Puertas al campo
La pandemia no ha inventado los bulos, pero los ha multiplicado hasta niveles dolosos
Que la gente se trague que Vladímir Putin ha soltado 500 leones por las calles de Moscú para estimular a los ciudadanos a quedarse en casa, como sostiene una teoría muy popular en las redes sociales, no supone un obstáculo para la gestión de la pandemia, por más que pueda revelar un serio problema de salud mental en el primo o cuñado que ha ingerido la noticia. Pero hay otros bulos contagiosos que cruzan la línea roja. Por ejemplo, el que dice que comer lechugas de mar, unas algas verdes del género Ulva, evita que cojas la covid, o el que asegura que aguantar la respiración contando hasta 10 sirve como un test para el coronavirus. Estas estupideces ponen en peligro la vida de la gente, y un buen abogado podría construir un argumento penal para poner a la sombra a sus emisores. Si alguien le pagara por ello, desde luego, lo que no es el caso.
El problema no es en absoluto la indiferencia del público. GlobalWebIndex, una compañía de investigación de mercado, ha hecho una prospección en 13 países que muestra que dos de cada tres encuestados han aumentado su sed por las noticias durante la pandemia. Y cuando digo noticias no quiero decir cualquier montón de basura que aparezca en una red social, sino a noticias fiables según los seculares criterios periodísticos.
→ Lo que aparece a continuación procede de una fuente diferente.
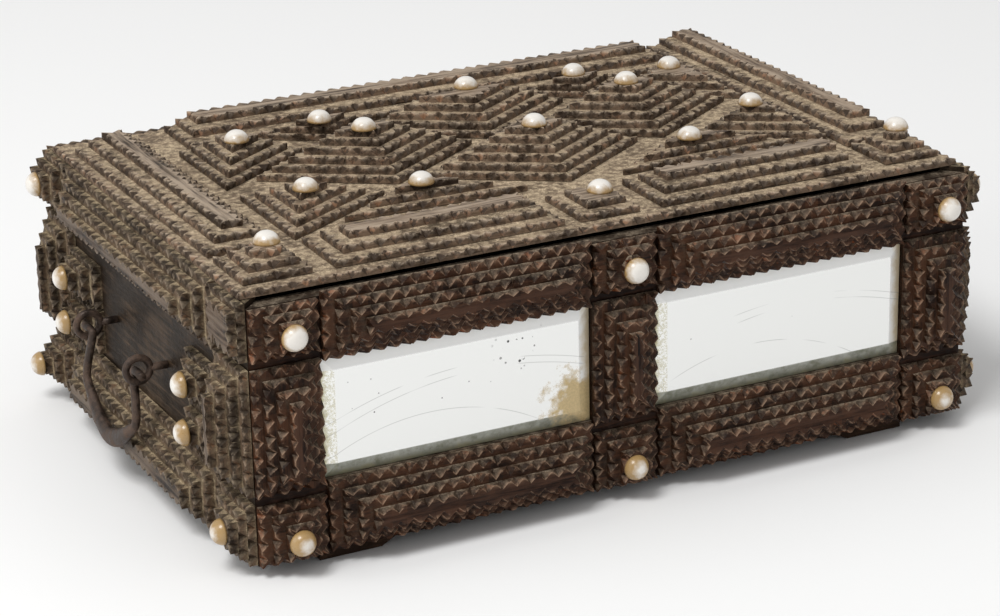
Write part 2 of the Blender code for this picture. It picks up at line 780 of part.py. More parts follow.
def make_back():
    board = rect(0.0, BOX_LENGTH, 0.0, BOX_HEIGHT)
    carved_board("back_board", BACK, board, [], [], PLAIN_WOOD)
    steps = [BACK_FRAME_STEP] * 4
    pieces = {
        "back_post_left": rect(0.0, POST_WIDTH, 0.0, BOX_HEIGHT),
        "back_post_right": rect(BOX_LENGTH - POST_WIDTH, BOX_LENGTH, 0.0, BOX_HEIGHT),
    }
    u0 = POST_WIDTH + BAND_SEAM
    u1 = BOX_LENGTH - POST_WIDTH - BAND_SEAM
    pieces["back_top_band"] = rect(u0, u1, TOP_BAND_BOTTOM, BOX_HEIGHT)
    pieces["back_bottom_band"] = rect(u0, u1, BOTTOM_BAND_BOTTOM, BOTTOM_BAND_TOP)
    for name, outline in pieces.items():
        layered_piece(
            name, BACK, outline, BACK_LAYER, steps, BACK_LAYERS, PLAIN_WOOD, carved=False
        )


def make_underside():
    inner = WALL + GAP
    block(
        "bottom_board",
        (inner, inner, 0.0),
        (BOX_LENGTH - inner, BOX_DEPTH - inner, BOTTOM_BOARD),
        PLAIN_WOOD,
    )
    u_left = (FOOT_FROM_END, FOOT_FROM_END + FOOT_LENGTH)
    u_right = (BOX_LENGTH - FOOT_FROM_END - FOOT_LENGTH, BOX_LENGTH - FOOT_FROM_END)
    v_front = (FOOT_FROM_EDGE, FOOT_FROM_EDGE + FOOT_DEPTH)
    v_back = (BOX_DEPTH - FOOT_FROM_EDGE - FOOT_DEPTH, BOX_DEPTH - FOOT_FROM_EDGE)
    feet = {
        "foot_front_left": (u_left, v_front, [0, FOOT_SLANT, 0, 0]),
        "foot_front_right": (u_right, v_front, [0, 0, 0, FOOT_SLANT]),
        "foot_back_left": (u_left, v_back, [0, FOOT_SLANT, 0, 0]),
        "foot_back_right": (u_right, v_back, [0, 0, 0, FOOT_SLANT]),
    }
    for name, (u_span, v_span, slant) in feet.items():
        outline = rect(*u_span, *v_span)
        foot = Carving(UNDER)
        top = foot.ring(outline, GAP)
        sole = foot.ring(shrink(outline, slant), GAP + FOOT_HEIGHT)
        foot.fill(top)
        foot.wall(top, sole)
        foot.fill(sole)
        foot.finish(name, DARK_WOOD)


def make_lid_border():
    left = BORDER_EDGE
    right = LID_LENGTH - BORDER_EDGE
    front = BORDER_FRONT
    back = LID_DEPTH - BORDER_EDGE
    board = Carving(LID_BACK)
    outline = rect(0.0, LID_LENGTH, 0.0, LID_DEPTH)
    board.fill(board.stack(outline, 0.0, LID_BOARD, [0.0] * 4, 1, carved=False))
    board.finish("lid_board", DUSTY_WOOD)

    strip_front = front + CORNER_DEPTH + STRIP_FRONT_SEAM
    right_strip_front = front + RIGHT_CORNER_DEPTH + RIGHT_STRIP_SEAM
    centre_right = CENTRE_BLOCK_LEFT + CENTRE_BLOCK_WIDTH
    right_column = right - RIGHT_STRIP_WIDTH
    strip_back = front + FRONT_STRIP_DEPTH
    back_strip_back = LID_DEPTH - BACK_STRIP_BACK_EDGE
    strips = {
        "lid_strip_left": (
            rect(left, left + STRIP_WIDTH, strip_front, LID_DEPTH - STRIP_BACK_EDGE),
            LEFT_STRIP_STEPS,
        ),
        "lid_strip_right": (
            rect(right_column, right, right_strip_front, LID_DEPTH - RIGHT_STRIP_BACK_EDGE),
            RIGHT_STRIP_STEPS,
        ),
        "lid_strip_back": (
            rect(
                BACK_STRIP_LEFT,
                LID_LENGTH - BACK_STRIP_RIGHT_EDGE,
                back_strip_back - BACK_STRIP_DEPTH,
                back_strip_back,
            ),
            BACK_STRIP_STEPS,
        ),
        "lid_strip_front_left": (
            rect(FRONT_STRIP_LEFT, CENTRE_BLOCK_LEFT - FRONT_STRIP_END_GAP, front, strip_back),
            FRONT_STRIP_STEPS,
        ),
        "lid_strip_front_right": (
            rect(
                centre_right + SECOND_STRIP_GAP,
                right_column - SECOND_STRIP_END_GAP,
                front,
                strip_back,
            ),
            SECOND_STRIP_STEPS,
        ),
    }
    for name, (outline, steps) in strips.items():
        layered_piece(name, LID, outline, LID_LAYER, steps, BORDER_LAYERS, DUSTY_WOOD)

    centre = rect(CENTRE_BLOCK_LEFT, centre_right, front, front + CENTRE_BLOCK_DEPTH)
    layered_piece(
        "lid_block_centre",
        LID,
        centre,
        LID_LAYER,
        CENTRE_BLOCK_STEPS,
        CENTRE_BLOCK_LAYERS,
        DUSTY_WOOD,
        tacked=True,
    )
    corners = {
        "lid_block_left": (
            rect(left, left + CORNER_WIDTH, front, front + CORNER_DEPTH),
            LEFT_BLOCK_STEPS,
        ),
        "lid_block_right": (
            rect(right_column, right, front, front + RIGHT_CORNER_DEPTH),
            RIGHT_BLOCK_STEPS,
        ),
    }
    for name, (outline, steps) in corners.items():
        layered_piece(
            name,
            LID,
            outline,
            LID_LAYER,
            steps,
            BORDER_LAYERS,
            DUSTY_WOOD,
            tacked=True,
            top_cut=OCTAGON_CUT,
        )


def field_outline(points):
    """Points of the pattern's drawing, stretched to the lid's field."""
    length = LID_LENGTH - FIELD_LEFT - FIELD_RIGHT_EDGE
    depth = LID_DEPTH - FIELD_FRONT - FIELD_BACK_EDGE
    return [
        Vector((FIELD_LEFT + x * length / PATTERN_LENGTH, FIELD_FRONT + y * depth / PATTERN_DEPTH))
        for x, y in points
    ]


def make_lid_field():
    a, b = DIAMOND_HALF
    for name, (x, y) in DIAMOND_CENTRES.items():
        outline = field_outline([(x, y - b), (x + a, y), (x, y + b), (x - a, y)])
        steps = [FIELD_STEP] * len(outline)
        layered_piece(name, LID, outline, LID_LAYER, steps, DIAMOND_LAYERS, DUSTY_WOOD, tacked=True)
    x, y = BACK_DIAMOND_CENTRE
    cut = a * (1 - (PATTERN_DEPTH - y) / b)
    back_diamond = [
        (x, y - b),
        (x + a, y),
        (x + cut, PATTERN_DEPTH),
        (x - cut, PATTERN_DEPTH),
        (x - a, y),
    ]
    pieces = {"lid_diamond_back": (back_diamond, BACK_DIAMOND_LAYERS, FIELD_STEP)}
    pieces.update(FIELD_PIECES)
    for name, (points, count, step) in pieces.items():
        outline = field_outline(points)
        steps = [step] * len(outline)
        layered_piece(name, LID, outline, LID_LAYER, steps, count, DUSTY_WOOD, tacked=True)


for old in list(bpy.data.objects):
    bpy.data.objects.remove(old, do_unlink=True)
box_collection = bpy.data.collections.new("tramp_art_box")
cutter_collection = bpy.data.collections.new("cutters")
bpy.context.scene.collection.children.link(box_collection)
bpy.context.scene.collection.children.link(cutter_collection)

make_front()
make_mirrors()
make_side("left", LEFT, worn=True, carved=True)
make_side("right", RIGHT, worn=False, carved=False)
make_handle("left", LEFT)
make_handle("right", RIGHT)
make_back()
make_underside()
make_lid_border()
make_lid_field()
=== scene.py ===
"""Tramp art box: the looks of its notched layers, pearly tacks, mirrors and iron handles.

Lengths are metres. X runs along the front, Y to the back, Z up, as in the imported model.
"""
import math
from functools import partialmethod

import bpy
import numpy as np
from mathutils import Matrix, Vector


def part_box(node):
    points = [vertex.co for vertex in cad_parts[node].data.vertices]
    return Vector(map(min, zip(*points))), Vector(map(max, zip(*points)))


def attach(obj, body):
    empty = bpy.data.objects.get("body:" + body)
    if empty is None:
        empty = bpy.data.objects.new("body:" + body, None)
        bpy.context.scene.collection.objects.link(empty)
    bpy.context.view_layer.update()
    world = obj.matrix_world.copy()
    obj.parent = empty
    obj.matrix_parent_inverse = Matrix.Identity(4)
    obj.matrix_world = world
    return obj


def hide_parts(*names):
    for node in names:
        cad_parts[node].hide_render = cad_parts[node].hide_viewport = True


bl_info = {
    "name": "Tramp Art Box",
    "version": (1, 0, 0),
    "blender": (4, 5, 0),
    "location": "View3D > Sidebar > Tramp Art Box",
    "description": "Builds the carved wood, tacks, mirrors and handles of a tramp art box",
    "category": "Object",
}

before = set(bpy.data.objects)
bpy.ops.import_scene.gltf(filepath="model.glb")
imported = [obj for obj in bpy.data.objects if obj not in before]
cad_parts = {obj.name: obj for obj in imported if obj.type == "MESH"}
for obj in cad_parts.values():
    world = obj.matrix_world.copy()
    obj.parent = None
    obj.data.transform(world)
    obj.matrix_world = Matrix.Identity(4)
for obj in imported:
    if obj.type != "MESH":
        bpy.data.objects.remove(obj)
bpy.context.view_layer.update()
MM = 0.001
SEED = 1890

# The lid's board from the carcass's front left corner, and how much layers sink into one another
LID_SHIFT = (-0.7 * MM, 4.6 * MM)
SUNK = 0.15 * MM
BOARD_SUNK = 0.1 * MM

# How much notches differ by hand, as shares of their own sizes at full unevenness
PLACE_SPREAD = 0.12
WIDTH_SPREAD = 0.16
DEPTH_SPREAD = 0.3
FOOT_SPREAD = 0.22
BROKEN = 0.05
# What a notch may take of a layer's room and of the room that the corners leave, and what the
# flat inside the notches may take of both
ROOM_TAKEN = 0.75
CORNER_TAKEN = 0.7
FLAT_TAKEN = 0.9
CLEARANCE = 1.35


def length(default, description):
    """A length that a user may change."""
    return bpy.props.FloatProperty(
        default=default, description=description, min=0.0, unit="LENGTH", precision=5
    )


def tint(default, description):
    """A linear colour that a user may change."""
    return bpy.props.FloatVectorProperty(
        default=default, description=description, size=3, min=0.0, max=1.0, subtype="COLOR"
    )


def share(default, description):
    """A number from none to all."""
    return bpy.props.FloatProperty(
        default=default, description=description, min=0.0, max=1.0, subtype="FACTOR"
    )


class BoxSizes(bpy.types.PropertyGroup):
    """Sizes of the box's carcass and of what is built up on it."""

    box_length: length(0.315, "Length of the carcass along the front")
    box_depth: length(0.217, "Depth of the carcass from front to back")
    box_height: length(0.105, "Height of the carcass without lid and feet")
    wall: length(0.007, "Thickness of the carcass boards")
    gap: length(0.0003, "Room between pieces that touch")
    foot_height: length(0.0043, "Height of the feet")
    front_layer: length(0.003, "Thickness of one layer on the front")
    side_layer: length(0.0033, "Thickness of one layer on the sides")
    lid_layer: length(0.0027, "Thickness of one layer on the lid")
    back_layer: length(0.003, "Thickness of one layer on the back")
    lid_board: length(0.0023, "Thickness of the lid's board")
    tack_radius: length(0.00525, "Radius of a tack's head")
    tack_height: length(0.0045, "Height of a tack's head")


class NotchSizes(bpy.types.PropertyGroup):
    """Sizes of the notches that are cut along the layers' edges."""

    pitch: length(0.006, "Distance from one notch to the next")
    depth: length(0.0031, "How far a notch reaches into a layer's upper face")
    half_width: share(0.46, "Half a notch's mouth as a share of the pitch")
    unevenness: share(0.5, "How much the hand-cut notches differ")
    wear: length(0.0003, "How far the points between notches are worn back")


class WoodFinish(bpy.types.PropertyGroup):
    """Colours of one side's wood and how much dust lies on it; the defaults are the front's."""

    dark: tint((0.010, 0.0038, 0.0020), "Stained wood in the dark of its grain")
    light: tint((0.062, 0.025, 0.012), "Stained wood in the light of its grain")
    cut: tint((0.17, 0.045, 0.012), "Wood that shows in some of the notches")
    # Partly wear, partly painted highlight: the points between notches are lightened toward this colour, both
    # as bare worn wood and as the highlights on their edges.
    edge: tint((0.34, 0.215, 0.140), "Wood rubbed bare on the points between notches")
    # Partly a dull old coat, partly painted sheen: the upper faces are mixed toward this colour to stand in
    # for the sheen that light leaves on them.
    wax: tint((0.070, 0.040, 0.028), "Dull old polish on the upper faces")
    dust: tint((0.40, 0.325, 0.235), "Dust in the hollows")
    on_top: share(0.9, "How much dust lies on surfaces that face up")
    dusting: share(0.10, "How much dust clings in the hollows")
    # Painted shade: how far the notch facets are darkened toward the dark wood colour, standing in for the
    # shade that falls in the notches.
    painted_notch_shade: share(0.55, "How much darker the wood in the notches is")
    cut_dust: share(0.6, "Share of the dust that lies in the notches too")
    # Also sets how much painted highlight the points get.
    rubbed: share(0.8, "How much the points are rubbed bare")
    # Also sets how much painted sheen the upper faces get.
    waxed: share(0.4, "How much dull polish shows on the upper faces")
    sheen: share(0.30, "Roughness where the wood is bare")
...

El problema para la mayoría de la gente es descubrir ese silencioso tesoro de información en mitad del ruido ensordecedor de la falacia, la estupidez humana y el interés inconfesable. “Infodémica masiva”, lo llama la Organización Mundial de la Salud (OMS). A mí se me ocurren otros nombres, pero no voy a decirlos.
Un médico puede tardar dos semanas en salvar la vida a un paciente de covid, pero un mentiroso puede quitársela en un segundo
El escritor científico Nic Fleming informa en Nature sobre Calling Bullshit (detectando chorradas), un curso para identificar bulos organizado por el científico de datos Jevin West, de la Universidad de Washington en Seattle, y que saldrá en agosto en forma de libro. West piensa que los científicos deben dar la cara para enfrentarse a la desinformación, porque eso evitará que los políticos y los ciudadanos se enreden en un laberinto de senderos que se bifurcan y que a la larga solo puede costar vidas. Un médico puede tardar dos semanas en salvar la vida a un paciente de covid, pero un mentiroso puede quitársela en un segundo. West y sus colegas han estado muy ocupados en estos meses. La pandemia no ha inventado las fake news, pero las ha multiplicado hasta niveles dolosos. Desde oler sésamo hasta hacer gárgaras con agua salada pasando por respirar vapores de aceites esenciales, cualquier cosa ha servido en estos meses para intoxicar a los incautos y rematar a los enfermos.
Ante cualquier iniciativa para frenar la propagación de la mentira en las redes, los pragmáticos se encogen de hombros y dicen que no se puede poner puertas al campo, pero esto es otra falsedad. Sí se puede. Solo hay que tener la voluntad de hacerlo y dos dedos de frente.